Let’s start the week right by getting back to some email marketing basics. Marketers sometimes get carried away with elaborate strategies to get and keep customers, when the fundamentals are simple.
It’s equally simple to sabotage your email marketing efforts. You know how a great meal can be ruined by one bad piece of meat or a poorly cooked side dish? Pretend that email marketing is the meal. If you do the following, you can spoil all your hard work. Here are 10 ways you can easily ruin your email marketing efforts.
1. Buy Email Lists Randomly
Start as you mean to go on. By partnering with an acquisitions provider that triple-qualifies leads before allowing them into the sales funnel, you’ll get the prospects most likely to become customers. Buying lists randomly? Not so much. Every subscriber should willingly sign up and have the obvious option to leave should they want to.
2. Clam Up
While you may not think about it this way, email is a social platform. You want your emails to have options for subscribers to share your content with their friends, especially if it’s a newsletter. For example: there’s a great funny daily newsletter called the Toilet Paper. It organizes its funnies in a way that you can shoot off snippets via Twitter directly from the email. When all is said and done, make sure your email marketing campaigns are able to go beyond just that first person’s inbox.
3. Don’t Use An Email Service Provider
There are some great companies out there who can help you set up, manage, monitor and improve your campaigns—we happen to be one of them. With help from an email service provider, you’ll have access to best practices, efficient tracking and ways to get the most out of your email. By having an email managing platform, you can analyze the efficiency and effectiveness of your campaigns and monitor opens, clicks, deliverability metrics, and revenue from your email campaigns.

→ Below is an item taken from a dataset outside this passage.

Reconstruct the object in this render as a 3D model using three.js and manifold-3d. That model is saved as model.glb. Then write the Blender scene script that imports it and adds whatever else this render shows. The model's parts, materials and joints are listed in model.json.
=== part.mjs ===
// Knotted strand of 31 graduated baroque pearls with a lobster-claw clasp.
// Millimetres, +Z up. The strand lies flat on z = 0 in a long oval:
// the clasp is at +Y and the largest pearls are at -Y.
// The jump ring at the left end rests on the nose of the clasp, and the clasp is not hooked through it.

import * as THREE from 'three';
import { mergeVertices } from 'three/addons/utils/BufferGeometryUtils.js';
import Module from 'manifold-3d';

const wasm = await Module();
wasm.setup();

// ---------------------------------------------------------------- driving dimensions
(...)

4. Don’t Give a Simple Unsubscribe
While it might seem counter-intuitive to do this, being able to unsubscribe from your email campaigns may not necessarily be a bad thing. A while back, there was a company who kept sending, and sending, and sending, no matter how much I clicked unsubscribe. I keep using their product, and I still do. I just don’t want the emails. I eventually had to call to figure out why I kept getting emails, and it was because, aside from the email unsubscribe, I also had to go through their webpage. Don’t do that! Give me one button, that says “Unsubscribe” and a confirmation page. That’s it … no more. Companies that don’t offer a simple, visible unsubscribe will likely have more of their emails marked as spam, which can hurt deliverability.
5. Act Like a Robot
While this changes depending on the type of approach you take to your email marketing, remember this: you’re emailing human beings, not just numbers. Personalize things as much as it makes sense (as with everything, test and retest!), and give people content they’ll be interested in. Don’t just sit back and expect to have a reaction from anti-social content.

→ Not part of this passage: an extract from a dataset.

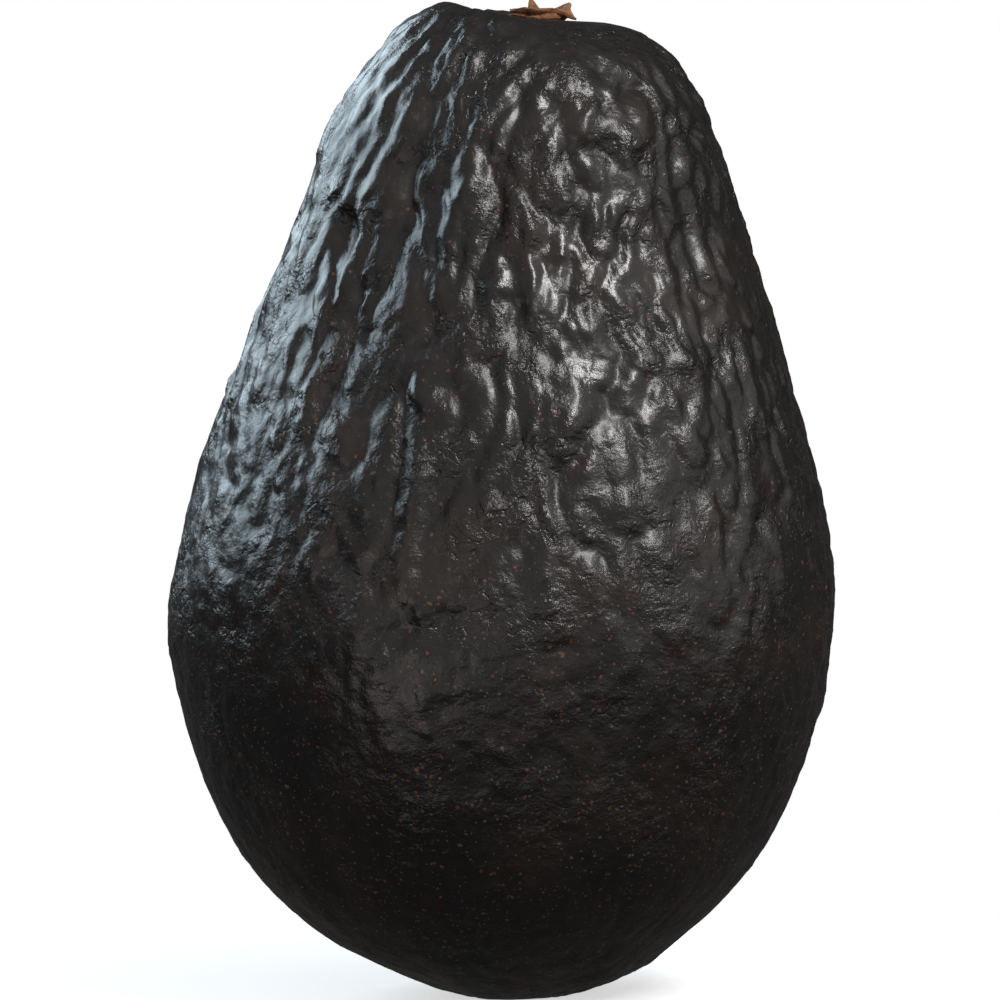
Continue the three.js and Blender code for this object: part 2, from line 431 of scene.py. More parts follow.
    def shifted(self, azimuth: Field, radius: Field, out: Field, up: Field,
                inside: Field) -> Field:
        """The places of points of the skin, with the lean of the fruit and the slope of its rim.

        Args:
            azimuth: of each point, in radians.
            radius: how far each point of the smooth form is from the axis.
            out: how far each point is from the axis with its relief.
            up: the height of each point with its relief.
            inside: which points are high enough to be in the socket if they are near the axis.

        Returns:
            The places, one a row.
        """
        hollow = 1.0 - smoothstep(out, *self.hollow_span)
        inner = np.where(up > self.shoulder_foot, hollow, 0.0)
        lean = self.neck_shift * smoothstep(up, self.neck_foot, self.hollow_floor)
        lean = lean + self.crown_shift * smoothstep(up, *self.crown_shift_span)
        lean = lean + self.foot_shift * smoothstep(-up, -self.foot_height, 0.0)
        x = out * np.sin(azimuth)
        shoulder = smoothstep(up, self.shoulder_foot, self.hollow_floor)
        tilt = self.shoulder_slope * x * shoulder * (1.0 - inner)
        socket = np.where(inside, smoothstep(radius, *self.socket_span), 1.0)
        z = self.socket_floor + (up + tilt - self.socket_floor) * socket
        return np.stack([x + lean, -out * np.cos(azimuth) * self.depth_share, z], axis=1)


# Pieces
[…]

6. Don’t Address The Problem
If you screw up, acknowledge it. Everyone knows it happens, and we would prefer it didn’t (I’m sure your boss would too). But the thing is, being able to address a problem with your email quickly, efficiently and most of all effectively is key. If you made a mistake, fix it, and tell people that you fixed it. Don’t ignore it, even if you don’t think it’s a huge deal. Honesty is the best policy.
7. Don’t Give Options
In some cases, it makes sense to offer different levels and types of subscriptions options as part of your email campaigns. Maybe someone doesn’t want an email from you every day, but would appreciate a weekly update. Maybe some people would rather receive only offers and sales, while others want an informational newsletter, too. As with anything, work with your ESP/email marketing manager and test to see what works.

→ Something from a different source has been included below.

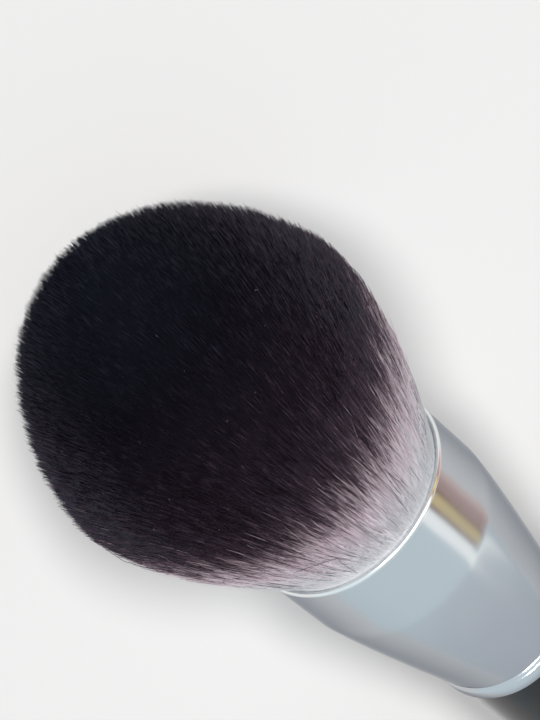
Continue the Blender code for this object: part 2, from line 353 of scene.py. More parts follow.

8. Have a Vague Subject Line
Your subject line (and content, really) is the major factor in whether someone decides to take action when they see they have a new message waiting for them. We all know that you don’t get a second chance at a first impression, so make sure that first confirmation email has a good subject line too. At the risk of sounding like a broken record, test and retest! emailresponsibly.com has a great primer on subject line testing.
9. No Clear Call To Action
These can be obvious images (buttons are great), text, or a subtle nudge in the right direction with the right wording. Just as we saw with The Toilet Paper, if you want people to share your message, let them know; make a snippet and allow it to be easily transmitted with a Tweet button or a Facebook share. If you want people to take advantage of a limited-time sale or offer, design your creative so that it drives them to click. Without a clear call to action, your email campaigns won’t perform.
10. Assume Something Works
Assuming some particular aspect of your email marketing campaigns will work is a quick way to drain budget into a failed campaign. You should be doing enough testing and collecting enough data to show what is working and what isn’t. Assuming that tag line a over tag line b will work is poor judgment and an inefficient allocation of resources if you don’t have the proof for it. Assuming that image x over image y will work is not wise if the color scheme is off or is a poor design. Use available resources, thoroughly test everything and monitor your results; you will be a lot better off and save money while you’re at it.